Because this is how I look at it: Hundreds of thousands of voracious readers with a dream of writing a novel sat down and did just that. They wrote out of love and passion, just like a kid goes out and dribbles a basketball for hours every day or kicks a soccer ball against a garage wall. Of these hobbyist writers, thousands now make a full-time living from their work. Thousands more pay a huge chunk of their bills from their hobby. These are part time artists who have thousands of fans and hear from readers all over the world. Some of them go on to get offers from agents and publishers and score major deals. All because they are doing something they love.

Even better, this hobby costs nothing. Many of the other hobbies I listed above might cost you thousands of dollars. Everyone has access to a pen and paper. Most people already own a computer for other reasons. It just takes time and imagination. Some of us didn’t set out to become wealthy from doing this . . . it just happened. There are tens of thousands of authors out there now making $20 or $100 a month doing what they would happily do for nothing. In fact, if you told me I had to pay a monthly “writing fee” for the privilege of making stuff up and pounding it into my keyboard, I would do it.

…and abstractly, I’m on board with writers who just want to write. We are free to tell whatever stories we find compelling. Thing is, we’ve always been free to do so. Publishing those stories in a different matter. Publishing is an act of business. It is — to me, at least — a professional endeavor. Writing is craft, storytelling is art, and publishing is business. More to the point, that means publishing isn’t a hobby. If you’re looking for money for your work — which is what publishing and charging money for your work suggests — then you’ve changed the game. You just made it serious. Self-publishing is often viewed as the domain of amateurs frequently because folks treat it like that’s what it is. But I don’t want to sell my shit at a flea market. Do you? Publishing isn’t Craigslist where I’m trying to sell you a jizzed-on couch. I want to sell my work at proper professional venues. I want to take this seriously and, in a perfect world, I want you to take publishing seriously, too. If we’re going to assume that author-publishing is viable and professional, then we damn well better treat it that way.

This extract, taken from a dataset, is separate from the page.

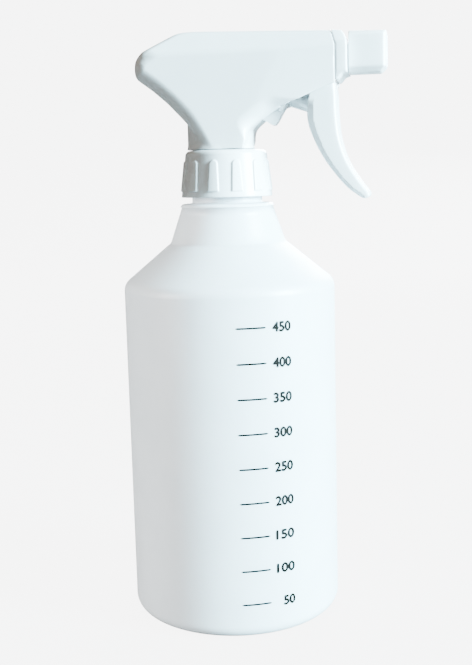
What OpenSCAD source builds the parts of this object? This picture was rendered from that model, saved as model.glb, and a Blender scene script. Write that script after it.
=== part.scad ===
// Trigger spray bottle: a round blow-moulded bottle, a ribbed screw closure and
// a trigger pump head with a square turning nozzle.
// Millimetres. Z is up, the nozzle points along +X, the origin is the centre of
// the bottle's standing ring on the shelf.

/* [Bottle] */
// radius of the round body
body_r = 37.5; // [30:0.5:45]
// height where the straight wall meets the line of the shoulder cone
shoulder_z = 119.06; // [100:0.5:150]
// wall of the blown bottle
wall = 0.9; // [0.6:0.1:2]
// height of the mouth of the neck
mouth_z = 161.7; // [140:0.1:190]
// radius of the neck below its thread (28 mm finish)
neck_r = 12.35; // [10:0.05:16]
// radius of the hole through the neck
neck_bore = 10.9; // [8:0.1:14]

/* [Closure] */
// thread pitch, six turns to the inch
pitch = 4.23; // [2:0.01:6]
// radius at the foot of the closure
cap_foot_r = 16.08; // [14:0.02:20]
// radius at the shoulder of the closure
cap_top_r = 14.4; // [13:0.1:18]
// grip ribs around the closure
cap_ribs = 12; // [6:1:36]

/* [Pump] */
// slope of the pump cylinder below level, degrees
pump_tilt = 33; // [0:1:60]
// radius of the pump cylinder's bore
pump_bore = 5.2; // [4:0.1:8]
// height of the discharge line and of the nozzle
line_z = 196.4; // [180:0.1:210]
// trigger pivot, forward of the bottle's axis
pivot_x = 29.2; // [20:0.1:40]
// trigger pivot height
pivot_z = 199; // [180:0.1:210]

/* [Shroud] */
// half width over the cheeks
cheek = 11.8; // [9:0.1:16]
// thickness of moulded walls in the head
skin = 1; // [0.8:0.1:2]
// side of the square nozzle cap
nozzle_side = 14; // [10:0.5:20]

/* [Hidden] */
$fn = 72;
mouth_x = 23.5;      // centre of the pump cylinder's open end
mouth_h = 182.2;
seat_z = 177.5;      // top of the dip tube retainer
skirt_x = -1.7;      // axis of the round skirt under the shroud
skirt_r = 11.6;
front_x = 39.3;      // plane where the shroud meets its front bezel
trigger_half = 8;    // half width over the trigger
cap_z = 149;         // foot of the closure
milk = [0.93, 0.95, 0.97];
white = [0.9, 0.93, 0.94];
rubber = [0.25, 0.25, 0.27];
steel = [0.75, 0.77, 0.8];

// ---------- helpers ----------
function arc(c, r, a0, a1, n) =
    [for (i = [0:n]) let (a = a0 + (a1 - a0) * i / n) [c[0] + r * cos(a), c[1] + r * sin(a)]];
function unit(v) = v / norm(v);
function left(v) = [-v[1], v[0]];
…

d) As a result of all this, I worry the “just click publish!” meme takes the reader out of the equation. It puts a great deal of excitement and energy on the part of the writer, which is great. But it fails to take into account the readers who are ostensibly going to pay for this work. A lot of this might be semantics, but I don’t want to subject my readers to my hobby if they have to pay to play. Blogging is one thing. Home cooking is another. I’m not charging anybody for that and so — you don’t like the price of free, hey, get out of my kitchen. (And why are you in my kitchen anyway? *wings a can of Spaghetti-Os at your head*) But once I’m putting something out to YOU, the masses, that should be sacred. We’ve left Hobbytown and entered into Holy Shit I Need To Respect My Audienceopolis. It should be the best version of that story I can muster.

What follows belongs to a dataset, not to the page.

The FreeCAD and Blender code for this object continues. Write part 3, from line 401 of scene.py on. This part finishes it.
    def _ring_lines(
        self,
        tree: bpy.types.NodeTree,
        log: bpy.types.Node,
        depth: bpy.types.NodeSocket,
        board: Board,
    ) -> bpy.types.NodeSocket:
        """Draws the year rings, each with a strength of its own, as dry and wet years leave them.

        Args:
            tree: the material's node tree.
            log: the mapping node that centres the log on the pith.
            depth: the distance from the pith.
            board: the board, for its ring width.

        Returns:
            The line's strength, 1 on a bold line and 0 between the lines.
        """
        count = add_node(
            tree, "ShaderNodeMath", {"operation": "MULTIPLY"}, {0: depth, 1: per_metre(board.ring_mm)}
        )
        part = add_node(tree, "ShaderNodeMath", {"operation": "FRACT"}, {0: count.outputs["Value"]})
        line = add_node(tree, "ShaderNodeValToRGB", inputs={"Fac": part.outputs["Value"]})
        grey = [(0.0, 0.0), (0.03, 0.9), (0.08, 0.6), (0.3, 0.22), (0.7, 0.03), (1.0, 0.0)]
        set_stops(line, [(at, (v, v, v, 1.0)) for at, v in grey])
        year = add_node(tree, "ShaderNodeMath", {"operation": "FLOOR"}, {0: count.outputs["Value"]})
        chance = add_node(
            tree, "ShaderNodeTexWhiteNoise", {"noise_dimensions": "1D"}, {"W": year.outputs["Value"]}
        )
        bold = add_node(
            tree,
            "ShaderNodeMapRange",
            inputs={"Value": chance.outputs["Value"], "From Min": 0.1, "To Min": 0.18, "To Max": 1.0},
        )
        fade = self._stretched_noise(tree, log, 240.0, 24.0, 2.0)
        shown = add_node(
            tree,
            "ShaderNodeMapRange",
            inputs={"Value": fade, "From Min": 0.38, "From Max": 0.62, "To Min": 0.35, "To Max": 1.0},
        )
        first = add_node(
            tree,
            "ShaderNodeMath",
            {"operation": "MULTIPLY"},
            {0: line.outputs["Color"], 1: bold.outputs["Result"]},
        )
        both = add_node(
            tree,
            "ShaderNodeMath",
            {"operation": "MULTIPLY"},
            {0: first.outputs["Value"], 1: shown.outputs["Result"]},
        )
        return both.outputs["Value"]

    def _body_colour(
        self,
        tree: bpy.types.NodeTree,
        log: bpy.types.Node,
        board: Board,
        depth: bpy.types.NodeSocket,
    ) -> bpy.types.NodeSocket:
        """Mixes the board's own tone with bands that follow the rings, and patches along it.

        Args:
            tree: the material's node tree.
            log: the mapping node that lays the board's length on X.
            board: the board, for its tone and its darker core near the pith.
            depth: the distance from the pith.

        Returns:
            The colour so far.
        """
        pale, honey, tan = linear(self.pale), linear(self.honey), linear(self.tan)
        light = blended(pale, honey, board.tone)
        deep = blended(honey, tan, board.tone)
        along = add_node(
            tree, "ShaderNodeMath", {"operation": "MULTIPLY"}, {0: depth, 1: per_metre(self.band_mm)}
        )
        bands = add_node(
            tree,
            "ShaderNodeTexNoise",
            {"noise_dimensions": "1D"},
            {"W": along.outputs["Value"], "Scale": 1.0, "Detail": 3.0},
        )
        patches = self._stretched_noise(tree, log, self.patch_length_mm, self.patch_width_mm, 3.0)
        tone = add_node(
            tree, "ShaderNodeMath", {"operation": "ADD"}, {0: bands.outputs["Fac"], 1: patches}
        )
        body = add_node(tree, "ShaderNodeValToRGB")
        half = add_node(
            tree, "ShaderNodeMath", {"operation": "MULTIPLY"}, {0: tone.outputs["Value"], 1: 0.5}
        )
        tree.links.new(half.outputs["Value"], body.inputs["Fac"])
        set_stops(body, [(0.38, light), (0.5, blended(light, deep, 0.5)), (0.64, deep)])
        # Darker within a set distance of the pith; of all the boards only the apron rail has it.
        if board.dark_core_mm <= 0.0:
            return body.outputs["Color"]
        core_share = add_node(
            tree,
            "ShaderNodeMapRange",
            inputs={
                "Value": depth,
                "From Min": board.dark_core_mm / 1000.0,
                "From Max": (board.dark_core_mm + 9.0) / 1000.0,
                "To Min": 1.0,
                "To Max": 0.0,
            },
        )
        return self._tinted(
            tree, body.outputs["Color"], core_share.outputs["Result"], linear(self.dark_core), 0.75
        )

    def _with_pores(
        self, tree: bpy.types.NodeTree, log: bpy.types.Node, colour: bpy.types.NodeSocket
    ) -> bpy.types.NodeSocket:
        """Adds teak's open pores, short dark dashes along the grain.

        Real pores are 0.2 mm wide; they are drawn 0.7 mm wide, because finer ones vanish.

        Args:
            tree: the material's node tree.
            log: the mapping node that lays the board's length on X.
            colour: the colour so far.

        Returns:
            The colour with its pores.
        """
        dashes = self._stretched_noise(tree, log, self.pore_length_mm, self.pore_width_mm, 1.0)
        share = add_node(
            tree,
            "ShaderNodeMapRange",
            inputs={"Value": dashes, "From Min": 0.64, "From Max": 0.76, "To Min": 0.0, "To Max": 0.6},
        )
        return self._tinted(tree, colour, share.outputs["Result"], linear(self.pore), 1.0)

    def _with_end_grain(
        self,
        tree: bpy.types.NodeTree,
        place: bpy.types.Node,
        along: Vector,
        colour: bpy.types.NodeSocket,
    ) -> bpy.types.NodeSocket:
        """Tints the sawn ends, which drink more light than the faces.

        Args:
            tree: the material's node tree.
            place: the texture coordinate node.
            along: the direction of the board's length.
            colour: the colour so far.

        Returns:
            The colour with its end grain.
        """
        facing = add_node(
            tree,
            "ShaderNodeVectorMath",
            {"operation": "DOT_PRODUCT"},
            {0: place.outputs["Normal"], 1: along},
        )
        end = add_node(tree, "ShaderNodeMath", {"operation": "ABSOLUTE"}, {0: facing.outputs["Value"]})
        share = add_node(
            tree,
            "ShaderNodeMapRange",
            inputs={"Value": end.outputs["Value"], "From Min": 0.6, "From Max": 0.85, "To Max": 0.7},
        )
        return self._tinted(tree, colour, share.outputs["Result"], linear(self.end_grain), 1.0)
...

e) Final worry is — and this is possibly just a knee-jerk twinge-in-the-gut feeling, but here it comes just the same — I worry a little about suggesting that a little money for writing is a good thing, like, “Oh, hey, that’s nice, you can buy dinner now and again with that book you wrote.” Or worse, the fact that we should be willing to pay to be allowed to do what we’re doing. That way leads to vanity publishing. That way leads to another ding in the armor of how authors get paid fairly for their work — because, even outside this one nonsense arena of traditional-versus-self, we still need to value writing across film, television, games, comics, and any other storytelling or journalistic medium. Writing is supposed to be worth something. Stories are supposed to have value. Not just to the ones that write them but to the audience beyond. Suggesting that it’s a privilege to write and get a few ducats here and there suggests writing and storytelling deserves to be a hobby instead of an art. And there’s nothing wrong with wanting to do it to make money.

(Someone in the comments of Howey’s blog said that self-publishing was a lottery ticket, and I can’t get on board with that. Your book isn’t a Willy Wonka golden ticket. It’s not an audition on American Idol. It’s so much more, and so much different, and should be treated as precious — not a cheap piece of paper that will most likely end up in the trash.)

Not much more to add here except the takeaway that I’m finding is:

Acting as author-publisher to your own work is entirely valid and helps to confirm for me why, like Howey says, this is one of the best times to be a writer.

But it won’t be one of the best times to be a writer if we don’t continue to treat the publishing of our stories with seriousness. Not because of the writer, but because of the reader. The reader deserves our very best. As Ron Swanson says: “Never half-ass two things. Whole ass one thing.” (Or, if you’d rather a gem from Mike Ermantraut: “No more half-measures, Walter.”)

Writing a story is for you. But the moment you publish it: it’s for everyone else.

Be professional. Be awesome. Don’t fuck around.

This is a real thing, and if you do want to make money at it — which, by the way, is for absolute real and I know a whole lotta authors who are doing very well for themselves financially — then you need to treat it that way, and not like a hobby. Mindset matters.

If we’re going to ask for efficiency and professionalism in our publishing surveys, then it behooves us to ask for the same across all of publishing, no matter what form that act of publishing takes.